In the domestic draft, director Mike Shirley has now been in place for a couple of years. In addition to the White Sox targeting high-profile players from the Midwest during his tenure, they’ve prioritized pitching prospects with premium breaking stuff, drafted a lot of scrappy little college infielders in the middle rounds, and often found a way to mix a huge-framed power hitter in there somewhere. There has been no real pattern at the very top of Chicago’s last few drafts. Jacob Gonzalez is a model-friendly prospect because of his age and stats, while Montgomery (old for his class) and Schultz (a prep arm) were toolsy, projectable high schoolers. Schultz became the first high school arm the team had selected in the first round in over 20 years.
The White Sox pro department got to target players via trade last summer and again this offseason. Chicago has so far taken a quantity-first approach to this rebuild, perhaps more because this system is pretty thin and they feel like it’s a prudent way to get the ball rolling than as a reflection of some long-term strategy or overarching philosophy.

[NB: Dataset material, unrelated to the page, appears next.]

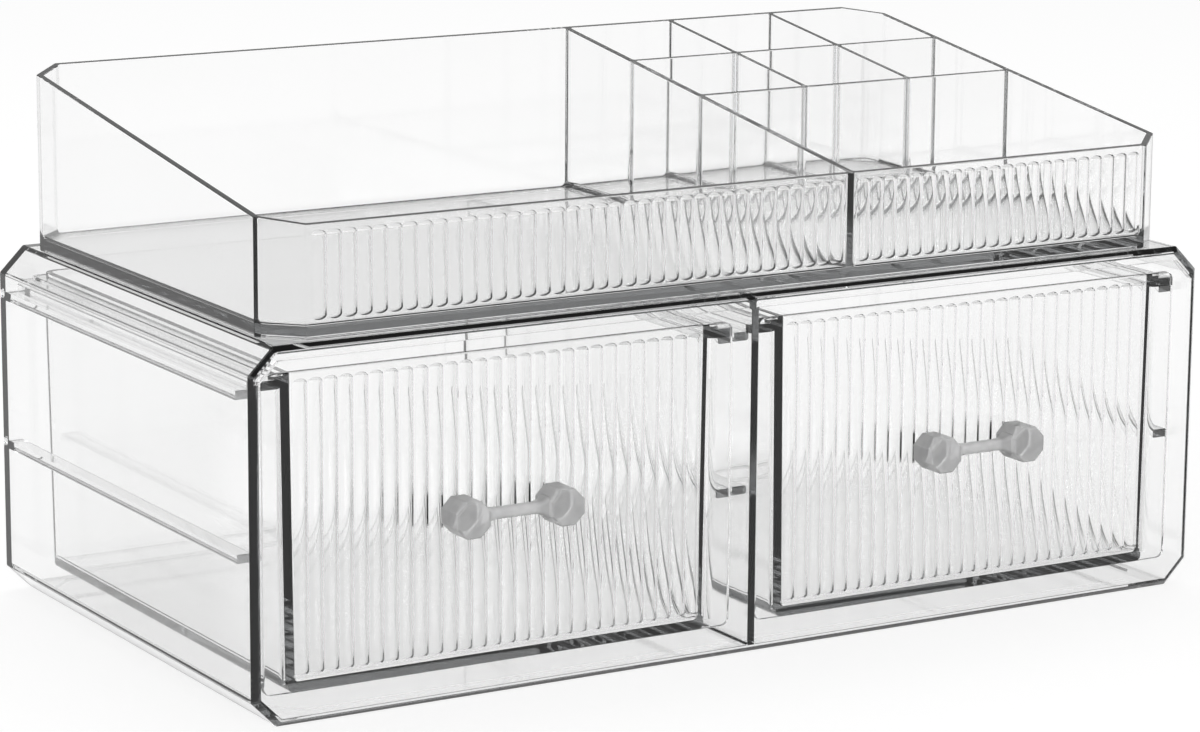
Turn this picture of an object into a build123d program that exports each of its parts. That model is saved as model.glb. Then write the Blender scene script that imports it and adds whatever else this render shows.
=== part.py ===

Ultimately, Jerry Reinsdorf is in charge. People in baseball consider him a bit meddlesome and think he is a bit more involved than is ideal, and sometimes believe his fierce loyalty prevents him from moving on from people or processes that aren’t helping the team. At times under Rick Hahn and Kenny Williams, it felt like there were too many cooks in this kitchen. Getz’s track record of developing players in his previous role was mixed, partly because the franchise was so far behind conceptually and technologically when they hired him, but some of the communication breakdowns and behind-the-scenes drama should go away now that the GM is a person who had to effectively communicate across a whole department as a core aspect of their job.